BACKGROUND - Novel risk variants for late-onset Alzheimer's disease (AD) have been identified and replicated in genome-wide association studies. Recent work has begun to address the relationship between these risk variants and biomarkers of AD, though results have been mixed. The aim of the current study was to characterize single marker and epistatic genetic effects between the top candidate Single Nucleotide Polymorphisms (SNPs) in relation to amyloid deposition.
METHODS - We used a combined dataset across ADNI-1 and ADNI-2, and looked within each dataset separately to validate identified genetic effects. Amyloid was quantified using data acquired by Positron Emission Tomography (PET) with (18)F-AV-45.

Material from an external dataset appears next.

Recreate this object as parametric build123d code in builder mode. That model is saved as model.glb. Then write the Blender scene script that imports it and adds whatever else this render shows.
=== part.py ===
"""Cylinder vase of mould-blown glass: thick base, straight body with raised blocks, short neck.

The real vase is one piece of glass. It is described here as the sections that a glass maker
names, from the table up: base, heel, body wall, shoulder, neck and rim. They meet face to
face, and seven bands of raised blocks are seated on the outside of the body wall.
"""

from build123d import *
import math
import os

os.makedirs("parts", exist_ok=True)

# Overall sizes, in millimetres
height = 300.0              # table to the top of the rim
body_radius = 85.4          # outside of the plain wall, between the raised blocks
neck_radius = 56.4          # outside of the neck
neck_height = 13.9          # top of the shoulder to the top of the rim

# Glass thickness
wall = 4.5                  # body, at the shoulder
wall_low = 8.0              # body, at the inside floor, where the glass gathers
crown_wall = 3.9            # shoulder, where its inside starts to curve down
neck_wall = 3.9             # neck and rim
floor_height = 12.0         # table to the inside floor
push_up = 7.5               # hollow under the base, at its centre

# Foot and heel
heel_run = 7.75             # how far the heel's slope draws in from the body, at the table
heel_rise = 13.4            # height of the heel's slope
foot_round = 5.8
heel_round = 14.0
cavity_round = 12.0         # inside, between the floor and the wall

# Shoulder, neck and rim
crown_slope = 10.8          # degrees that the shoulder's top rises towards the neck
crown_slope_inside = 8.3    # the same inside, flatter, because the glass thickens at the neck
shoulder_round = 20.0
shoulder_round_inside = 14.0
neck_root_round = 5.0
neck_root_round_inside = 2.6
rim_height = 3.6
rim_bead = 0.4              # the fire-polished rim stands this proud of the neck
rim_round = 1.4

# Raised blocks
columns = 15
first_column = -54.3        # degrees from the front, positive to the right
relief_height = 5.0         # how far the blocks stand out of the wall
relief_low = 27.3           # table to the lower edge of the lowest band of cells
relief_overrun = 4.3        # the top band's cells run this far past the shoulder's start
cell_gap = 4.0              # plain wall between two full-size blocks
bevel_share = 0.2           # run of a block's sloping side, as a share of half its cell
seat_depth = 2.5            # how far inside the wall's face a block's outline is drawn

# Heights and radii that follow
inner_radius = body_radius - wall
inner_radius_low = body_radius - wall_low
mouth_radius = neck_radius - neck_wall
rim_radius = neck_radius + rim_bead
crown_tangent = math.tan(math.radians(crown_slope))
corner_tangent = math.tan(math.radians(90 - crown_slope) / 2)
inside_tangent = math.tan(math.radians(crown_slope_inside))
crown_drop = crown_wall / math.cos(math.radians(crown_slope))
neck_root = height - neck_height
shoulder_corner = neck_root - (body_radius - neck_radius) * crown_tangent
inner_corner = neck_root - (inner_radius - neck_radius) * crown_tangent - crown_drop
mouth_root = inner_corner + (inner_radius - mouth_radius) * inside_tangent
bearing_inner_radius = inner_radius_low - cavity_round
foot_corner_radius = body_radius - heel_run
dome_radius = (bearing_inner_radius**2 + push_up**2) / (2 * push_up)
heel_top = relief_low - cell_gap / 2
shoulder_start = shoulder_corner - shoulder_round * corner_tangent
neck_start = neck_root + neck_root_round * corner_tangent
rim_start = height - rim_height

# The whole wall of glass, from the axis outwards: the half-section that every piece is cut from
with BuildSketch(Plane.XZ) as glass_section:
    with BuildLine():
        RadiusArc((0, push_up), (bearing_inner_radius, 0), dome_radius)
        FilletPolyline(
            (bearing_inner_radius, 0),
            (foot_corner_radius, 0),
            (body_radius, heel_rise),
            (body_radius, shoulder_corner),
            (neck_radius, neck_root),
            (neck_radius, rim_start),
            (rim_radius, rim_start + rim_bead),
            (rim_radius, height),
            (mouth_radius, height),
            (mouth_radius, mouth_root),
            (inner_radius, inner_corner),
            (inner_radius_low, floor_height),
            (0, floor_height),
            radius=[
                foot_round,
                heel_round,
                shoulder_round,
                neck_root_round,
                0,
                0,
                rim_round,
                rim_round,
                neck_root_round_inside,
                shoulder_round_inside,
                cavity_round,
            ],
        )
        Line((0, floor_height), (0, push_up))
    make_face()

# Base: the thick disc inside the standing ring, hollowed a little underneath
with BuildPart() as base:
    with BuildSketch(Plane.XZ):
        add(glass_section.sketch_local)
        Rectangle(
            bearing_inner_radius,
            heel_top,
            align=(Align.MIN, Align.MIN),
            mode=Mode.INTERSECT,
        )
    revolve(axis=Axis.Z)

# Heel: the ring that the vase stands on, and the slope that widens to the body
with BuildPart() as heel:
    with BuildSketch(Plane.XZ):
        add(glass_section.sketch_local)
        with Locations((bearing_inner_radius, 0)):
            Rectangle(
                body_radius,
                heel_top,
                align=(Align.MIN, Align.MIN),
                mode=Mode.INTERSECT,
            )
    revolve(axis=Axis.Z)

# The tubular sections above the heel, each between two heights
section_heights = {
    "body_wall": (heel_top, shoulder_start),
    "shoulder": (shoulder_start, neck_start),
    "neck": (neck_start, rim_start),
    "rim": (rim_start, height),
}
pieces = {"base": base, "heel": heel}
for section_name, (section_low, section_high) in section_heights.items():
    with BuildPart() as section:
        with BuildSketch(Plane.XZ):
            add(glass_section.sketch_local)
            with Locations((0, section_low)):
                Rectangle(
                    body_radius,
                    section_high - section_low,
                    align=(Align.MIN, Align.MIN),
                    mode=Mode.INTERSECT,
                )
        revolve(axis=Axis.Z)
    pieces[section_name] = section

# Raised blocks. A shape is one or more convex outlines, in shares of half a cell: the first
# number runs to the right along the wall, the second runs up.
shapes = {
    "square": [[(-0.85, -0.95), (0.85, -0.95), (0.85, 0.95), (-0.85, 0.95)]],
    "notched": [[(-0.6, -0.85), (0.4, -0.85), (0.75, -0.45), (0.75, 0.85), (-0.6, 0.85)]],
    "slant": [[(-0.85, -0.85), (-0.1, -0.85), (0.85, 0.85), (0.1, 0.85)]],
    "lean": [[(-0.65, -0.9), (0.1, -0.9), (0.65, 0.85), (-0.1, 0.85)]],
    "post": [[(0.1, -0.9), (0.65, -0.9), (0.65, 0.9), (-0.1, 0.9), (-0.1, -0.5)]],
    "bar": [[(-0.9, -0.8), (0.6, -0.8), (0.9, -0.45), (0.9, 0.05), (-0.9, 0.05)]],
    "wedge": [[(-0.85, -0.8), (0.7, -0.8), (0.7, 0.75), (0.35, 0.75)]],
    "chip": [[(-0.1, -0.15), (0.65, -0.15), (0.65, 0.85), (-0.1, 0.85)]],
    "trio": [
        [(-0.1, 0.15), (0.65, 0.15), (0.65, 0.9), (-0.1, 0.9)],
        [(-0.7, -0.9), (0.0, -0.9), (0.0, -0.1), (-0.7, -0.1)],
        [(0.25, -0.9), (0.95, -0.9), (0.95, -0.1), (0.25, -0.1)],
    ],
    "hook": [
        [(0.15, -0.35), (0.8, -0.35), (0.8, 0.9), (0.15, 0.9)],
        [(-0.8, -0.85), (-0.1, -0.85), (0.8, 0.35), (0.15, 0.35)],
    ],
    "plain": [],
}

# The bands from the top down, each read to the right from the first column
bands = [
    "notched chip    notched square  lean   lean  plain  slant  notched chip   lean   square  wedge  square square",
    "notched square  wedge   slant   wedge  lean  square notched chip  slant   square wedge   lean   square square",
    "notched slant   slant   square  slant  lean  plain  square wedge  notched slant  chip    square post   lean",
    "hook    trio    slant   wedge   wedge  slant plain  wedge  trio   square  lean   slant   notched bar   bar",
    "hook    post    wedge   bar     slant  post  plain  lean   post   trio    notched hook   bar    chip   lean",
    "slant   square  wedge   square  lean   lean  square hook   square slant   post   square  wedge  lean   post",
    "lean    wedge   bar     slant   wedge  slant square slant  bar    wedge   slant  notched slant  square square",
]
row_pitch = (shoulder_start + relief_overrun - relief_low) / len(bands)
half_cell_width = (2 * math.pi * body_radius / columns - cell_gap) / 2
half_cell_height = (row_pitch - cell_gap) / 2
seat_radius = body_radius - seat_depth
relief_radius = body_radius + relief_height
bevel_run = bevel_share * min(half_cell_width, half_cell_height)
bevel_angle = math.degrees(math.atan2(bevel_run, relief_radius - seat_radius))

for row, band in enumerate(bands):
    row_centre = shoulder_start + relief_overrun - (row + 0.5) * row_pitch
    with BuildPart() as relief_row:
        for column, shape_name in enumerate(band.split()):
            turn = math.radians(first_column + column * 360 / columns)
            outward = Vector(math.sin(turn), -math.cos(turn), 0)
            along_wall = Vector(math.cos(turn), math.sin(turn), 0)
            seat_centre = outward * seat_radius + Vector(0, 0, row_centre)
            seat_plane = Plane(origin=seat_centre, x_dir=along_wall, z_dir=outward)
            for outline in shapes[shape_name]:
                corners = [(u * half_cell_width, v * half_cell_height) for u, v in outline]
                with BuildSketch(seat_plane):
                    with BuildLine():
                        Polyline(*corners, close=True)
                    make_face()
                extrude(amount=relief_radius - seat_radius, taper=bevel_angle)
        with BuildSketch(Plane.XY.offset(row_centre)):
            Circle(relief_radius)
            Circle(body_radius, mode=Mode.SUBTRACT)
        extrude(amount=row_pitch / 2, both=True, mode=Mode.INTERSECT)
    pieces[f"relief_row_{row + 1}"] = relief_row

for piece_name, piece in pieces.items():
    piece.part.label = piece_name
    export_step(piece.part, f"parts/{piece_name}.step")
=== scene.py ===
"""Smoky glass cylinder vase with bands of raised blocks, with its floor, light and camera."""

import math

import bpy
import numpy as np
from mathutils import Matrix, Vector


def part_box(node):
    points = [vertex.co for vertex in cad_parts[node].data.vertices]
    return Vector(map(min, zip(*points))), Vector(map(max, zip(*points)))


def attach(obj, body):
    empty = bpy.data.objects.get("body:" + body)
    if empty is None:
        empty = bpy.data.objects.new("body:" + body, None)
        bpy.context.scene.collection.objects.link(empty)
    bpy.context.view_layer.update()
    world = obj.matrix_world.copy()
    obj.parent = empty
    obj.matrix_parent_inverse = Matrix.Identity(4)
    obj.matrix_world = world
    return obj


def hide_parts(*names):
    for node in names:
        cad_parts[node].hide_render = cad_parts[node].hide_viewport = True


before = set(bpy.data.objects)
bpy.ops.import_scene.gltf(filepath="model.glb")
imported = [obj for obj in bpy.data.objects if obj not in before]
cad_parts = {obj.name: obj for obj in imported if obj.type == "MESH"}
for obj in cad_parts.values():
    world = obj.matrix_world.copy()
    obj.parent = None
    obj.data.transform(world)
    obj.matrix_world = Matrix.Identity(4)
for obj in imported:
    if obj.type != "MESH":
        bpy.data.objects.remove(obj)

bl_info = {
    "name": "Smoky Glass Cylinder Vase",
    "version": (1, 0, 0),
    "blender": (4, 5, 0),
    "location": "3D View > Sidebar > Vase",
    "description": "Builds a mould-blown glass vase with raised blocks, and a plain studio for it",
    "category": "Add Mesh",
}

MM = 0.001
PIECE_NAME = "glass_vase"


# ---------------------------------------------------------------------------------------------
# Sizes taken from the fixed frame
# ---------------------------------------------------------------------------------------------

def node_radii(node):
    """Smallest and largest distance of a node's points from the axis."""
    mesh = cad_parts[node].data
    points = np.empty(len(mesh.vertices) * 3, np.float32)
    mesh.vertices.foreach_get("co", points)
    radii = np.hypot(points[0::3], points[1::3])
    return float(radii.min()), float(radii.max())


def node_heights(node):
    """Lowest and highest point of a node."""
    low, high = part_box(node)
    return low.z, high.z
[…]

RESULTS - Two SNP-SNP interactions reached significance when correcting for multiple comparisons, BIN1 (rs7561528, rs744373) x PICALM (rs7851179). Carrying the minor allele in BIN1 was related to higher levels of amyloid deposition, however only in non-carriers of the protective PICALM minor allele.

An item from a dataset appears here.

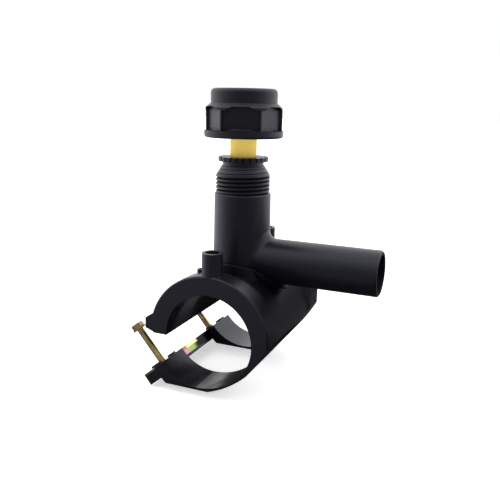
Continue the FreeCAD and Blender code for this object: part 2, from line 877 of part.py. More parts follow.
def nut(end):
    body = new_body(f"nut_{end}")
    extrude(body, "Pad", f"nut_block_{end}",
            hexagon(body, f"nut_flats_{end}", "XY_Plane", S.head_flats), S.nut_height)
    extrude(body, "Pocket", f"nut_bore_{end}",
            circle(body, f"nut_round_{end}", "XY_Plane", S.bolt_radius + S.bolt_clearance / 2),
            (S.nut_height + S.past) * 2, "Symmetric")
    return place(body, along_bolt(-core_top, end), "bolt")


def cutter():
    """Punch that is wound down through the pipe wall, with a hexagon socket in its top."""
    body = new_body("cutter")
    radius = S.stack_bore - S.fit_gap
    side = [
        (S.punch_bore, 0),
        (radius, 0),
        (radius, S.cutter_length - S.cutter_bevel),
        (radius - S.cutter_bevel, S.cutter_length),
        (0, S.cutter_length),
        (0, S.punch_depth + S.punch_cone),
        (S.punch_bore, S.punch_depth),
    ]
    turn(body, "Revolution", "punch", outline(body, "punch_side", "XZ_Plane", side))
    socket = hexagon(body, "socket_flats", "XY_Plane", S.socket_flats, (0, 0, S.cutter_length))
    extrude(body, "Pocket", "socket", socket, S.socket_depth)
    return place(body, (0, 0, cutter_base))


seal_reach = S.seal_thickness / 2
seal_middle = S.cap_height - S.cap_roof - S.seal_proud + seal_reach
grip_top = S.cap_flange_height + S.cap_grip_height


def cap_turned():
    """The cap's round form, with its seat at zero."""
    body = new_body("cap_turned")
    roof = S.cap_height - S.cap_roof
    groove_half = seal_reach + S.fit_gap
    corner = S.cap_flange_round
    side = [
        (S.cap_bore, 0),
        (S.cap_flange_radius - corner, 0), Bend(corner),
        (S.cap_flange_radius, corner),
        (S.cap_flange_radius, S.cap_flange_height),
        (S.cap_grip_radius, S.cap_flange_height),
        (S.cap_grip_radius, grip_top),
        (S.cap_drum_radius, grip_top + S.cap_cone_height),
        (S.cap_drum_radius, S.cap_height - S.cap_round), Bend(S.cap_round),
        (S.cap_drum_radius - S.cap_round, S.cap_height),
        (0, S.cap_height),
        (0, roof),
        (S.seal_radius - groove_half, roof),
        (S.seal_radius - groove_half, seal_middle + groove_half),
        (S.seal_radius + groove_half, seal_middle + groove_half),
        (S.seal_radius + groove_half, roof),
        (S.cap_bore, roof),
    ]
    turn(body, "Revolution", "cap_round_shape", outline(body, "cap_side", "XZ_Plane", side))
    return body


def grip_pockets():
    """What the grip's six facets leave out: flat floors between narrow ridges, with sloping ends."""
    body = new_body("grip_pockets")
    body.AllowCompound = True
    low = S.cap_flange_height
    high = grip_top - S.facet_ledge
    ridge = 180 / GRIP_FACETS - S.ridge_half_angle
    beyond = S.cap_flange_radius + S.cap_flange_height
    floor_half = S.facet_distance * sine(ridge) / cosine(ridge)
    plan = [
        (S.facet_distance, -floor_half),
        (beyond * cosine(ridge), -beyond * sine(ridge)),
        (beyond * cosine(ridge), beyond * sine(ridge)),
        (S.facet_distance, floor_half),
    ]
    pocket = extrude(body, "Pad", "first_facet", outline(body, "facet_plan", "XY_Plane", plan, (0, 0, low)),
                     high - low)
    repeat_round(body, "facets", pocket, GRIP_FACETS)
    ramp_top = low + S.facet_ramp_height
    ramp = [
        (0, low - S.past),
        (beyond + S.past, low - S.past),
        (beyond + S.past, low),
        (S.facet_ramp_end, low),
        (S.facet_ramp_start, ramp_top),
        (0, ramp_top),
    ]
    turn(body, "Groove", "facet_ramps", outline(body, "ramp_side", "XZ_Plane", ramp))
    drop = S.facet_corner_end - S.facet_corner_start
    corner = [
        (0, high),
        (S.facet_corner_start, high),
        (S.facet_corner_end, high - drop),
        (beyond + S.past, high - drop),
        (beyond + S.past, high + S.past),
        (0, high + S.past),
    ]
    turn(body, "Groove", "facet_corners", outline(body, "corner_side", "XZ_Plane", corner))
    return body


def cap():
    """Screw cap with a six-sided grip, lifted to where it stands on the cutter."""
    whole = cut("cap", cap_turned(), grip_pockets())
    spin = FreeCAD.Rotation(FreeCAD.Vector(0, 0, 1), S.cap_turn.value)
    whole.Placement = FreeCAD.Placement(FreeCAD.Vector(0, 0, 0), spin)
    bind(whole, "Placement.Rotation.Angle", S.cap_turn)
    bind(whole, "Placement.Base.z", cap_base)
    return whole


def cap_seal():
    """Rubber ring in the cap's roof."""
    ring = doc.addObject("Part::Torus", "cap_seal")
    bind(ring, "Radius1", S.seal_radius)
    bind(ring, "Radius2", seal_reach)
    return place(ring, (0, 0, cap_base + seal_middle))


parts = [saddle_body(), fusion_coil(), clamp_channel(), cutter(), cap(), cap_seal()]
for end in ENDS:
    parts += [terminal_pin(end), indicator_pin(end), bolt(end), washer(end), nut(end)]
doc.recompute()

failed = [item.Name for item in doc.Objects if {"Invalid", "Error"} & set(item.State)]
if failed:
    raise RuntimeError(f"failed objects: {failed}")
for part in parts:
    if part.Shape.isNull() or not part.Shape.isValid() or len(part.Shape.Solids) != 1:
        raise RuntimeError(f"bad shape: {part.Label}, {len(part.Shape.Solids)} solids")

os.makedirs("parts", exist_ok=True)
for part in parts:
    part.Shape.exportStep(f"parts/{part.Label}.step")
    print(part.Label, round(part.Shape.Volume, 1), part.Shape.BoundBox)
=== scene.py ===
# %% [markdown]
# # A tapping saddle for plastic pipe
#
# This fitting is clamped on a plastic main pipe and welded to it by a heating wire in its bore. The brass
# cutter in the upright stack then opens the pipe, and the branch leaves through the outlet at the side.
#
# The imported model brings every solid part at its real size. This lesson adds the camera, the light, the
# finishes and the few forms that a construction model leaves out: the screw threads and the tops of the
# cap's recesses. The solids could be modelled again here, but then they would no longer agree with the
# part file, so they stay as they are.

# %% Load the imported model
import json
import math

import bpy
from mathutils import Matrix, Vector

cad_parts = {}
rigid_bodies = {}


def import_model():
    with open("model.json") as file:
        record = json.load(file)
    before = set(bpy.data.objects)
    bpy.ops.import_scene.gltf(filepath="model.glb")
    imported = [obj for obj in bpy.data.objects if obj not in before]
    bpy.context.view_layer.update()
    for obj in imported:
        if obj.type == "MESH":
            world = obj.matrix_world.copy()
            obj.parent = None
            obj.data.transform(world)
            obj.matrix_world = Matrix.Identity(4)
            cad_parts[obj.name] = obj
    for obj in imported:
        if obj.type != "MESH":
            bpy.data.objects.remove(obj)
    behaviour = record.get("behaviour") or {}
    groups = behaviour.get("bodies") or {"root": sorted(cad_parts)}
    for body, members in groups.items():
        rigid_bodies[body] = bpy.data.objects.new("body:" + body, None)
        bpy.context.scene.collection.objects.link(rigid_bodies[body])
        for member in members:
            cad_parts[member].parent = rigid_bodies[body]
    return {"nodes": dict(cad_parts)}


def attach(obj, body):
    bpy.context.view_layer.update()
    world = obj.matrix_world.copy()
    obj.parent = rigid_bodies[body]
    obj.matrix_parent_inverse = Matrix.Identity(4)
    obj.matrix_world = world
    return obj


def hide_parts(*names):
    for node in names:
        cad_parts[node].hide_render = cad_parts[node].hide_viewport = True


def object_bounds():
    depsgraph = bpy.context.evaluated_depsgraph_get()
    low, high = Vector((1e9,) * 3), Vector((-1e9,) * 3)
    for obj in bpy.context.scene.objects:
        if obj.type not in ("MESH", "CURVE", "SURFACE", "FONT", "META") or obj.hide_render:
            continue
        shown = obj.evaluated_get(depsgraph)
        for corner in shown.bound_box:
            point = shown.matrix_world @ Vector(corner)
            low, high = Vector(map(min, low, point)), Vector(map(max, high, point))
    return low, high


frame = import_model()
cad_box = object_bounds()
nodes = frame["nodes"]
# Blender counts in metres, and the part's own sizes are stated in millimetres
MM = 0.001
print("nodes:", sorted(nodes))

# %% [markdown]
# ## The camera
#
# The photograph looks at the saddle from the front right and a little from above, with the camera held
# slightly off level. It could be turned by eye until the picture fits. Here its direction, distance and
# lens were worked out from the straight edges and the circles of the object, so they are real angles and
# sizes, and the part's own sizes can be read from the same picture.

# %% Set the camera
CAMERA_AZIMUTH = math.radians(22.8)
CAMERA_PITCH = math.radians(13.67)
CAMERA_ROLL = math.radians(1.15)
CAMERA_DISTANCE = 443.95 * MM
CAMERA_TARGET = Vector((6.55, 0, 52.05)) * MM
PHOTO_WIDTH = 500
FOCAL_PIXELS = 607.6
SENSOR_WIDTH = 36
NEAREST_SEEN = 10 * MM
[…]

CONCLUSIONS - Our results support previous research suggesting these candidate SNPs do not show single marker associations with amyloid pathology. However, we provide evidence for a novel interaction between PICALM and BIN1 in relation to amyloid deposition. Risk related to the BIN1 minor allele appears to be mitigated in the presence of the PICALM protective variant. In that way, variance in amyloid plaque burden can be better classified within the context of a complex genetic background. Efforts to model cumulative risk for AD should explicitly account for this epistatic effect, and future studies should explicitly test for such effects whenever statistically feasible.